Approach to Cyprus crisis causes divisions in eurozone
Ahead of a decisive Eurogroup meeting on Sunday evening, when it will be decided whether Cyprus can receive an EU-IMF bailout, eurozone members have given an indication of how split they are over how to deal with the island’s economic problem.
Cyprus has been told that it must reduce its banking sector to the EU average of 3.5 times the country’s GDP and many within the eurozone have blamed the current crisis on the island’s overblown financial sector.
“To all those who say that we are strangling an entire people … Cyprus is a casino economy that was on the brink of bankruptcy,» French Finance Minister Pierre Moscovici told Canal Plus television.
However, Luxembourg, whose banking sector is more than 20 times the country’s GDP, is critical of the way the eurozone has dealt with the Cypriot crisis.

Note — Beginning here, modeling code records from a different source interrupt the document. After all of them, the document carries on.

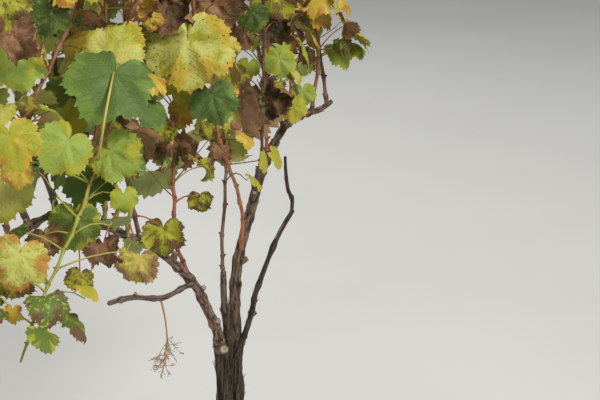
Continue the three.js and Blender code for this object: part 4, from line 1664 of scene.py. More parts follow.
@dataclass
class Leaf:
    """A leaf's place on the vine."""

    cane: Cane
    share: float
    junction: Array
    tip: Array
    upper: Array
    width: float
    cup: float
    look: Optional[Look] = None
    front: bool = False
    fold: float = 0.0
    root: Optional[Array] = None
    seed: int = 0
    plan: Optional[LeafPlan] = None

    def __post_init__(self) -> None:
        """Squares the leaf's directions and finds its middle and its foot on the faceted axis."""
        self.tip = unit(self.tip)
        self.upper = unit(self.upper - self.tip * float(np.dot(self.upper, self.tip)))
        self.ways = np.stack([self.tip, self.upper, np.cross(self.tip, self.upper)])
        self.centre = self.junction + self.tip * (BLADE_CENTRE * self.width)
        self.frame_root = self.cane.axis_point(self.share) if self.root is None else self.root

    def drawn(self) -> "Leaf":
        """The leaf as the scene draws it.

        Returns:
            The leaf, turned or moved where its plan says so, or else a little smaller.
        """
        if self.seed in DRIED_LEAVES:
            size, look = DRIED_LEAVES[self.seed]
            return replace(self, width=self.width * size, look=look, fold=0.7)
        if self.plan is None:
            return replace(self, width=self.width * SeededRun(SIZE_SEEDS + self.seed).between(*DRAWN_SIZE))
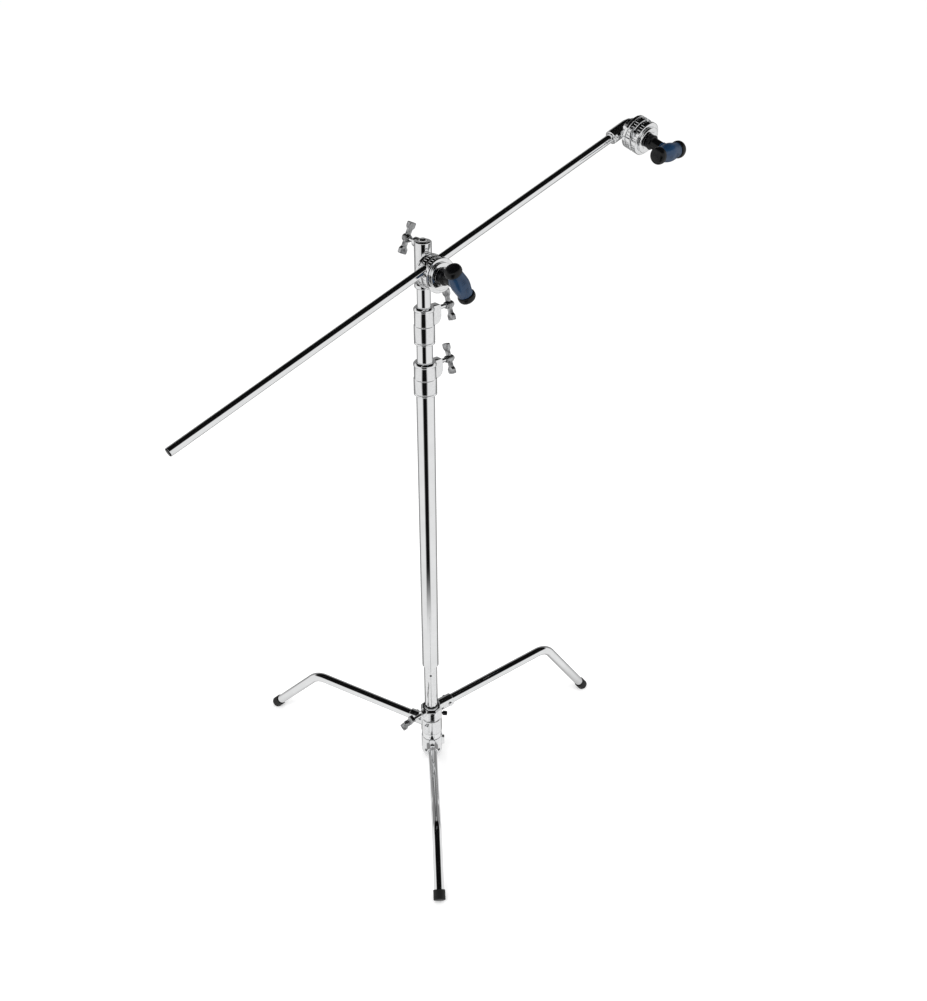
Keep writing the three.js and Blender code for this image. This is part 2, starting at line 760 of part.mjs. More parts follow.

“Some countries, such as my country and Cyprus also, have legally built something up over the past decades and you should not disparage that on principle,” Luxembourg’s Foreign Minister Jean Asselborn said at a meeting of EU foreign ministers in Dublin on Friday, according to German press agency DPA.
“There is no one who says that the automobile industry or the weapons industry are over-proportional in Germany,” he added, saying that Berlin should watch out not to speak in a “hurtful” tone to fellow EU members.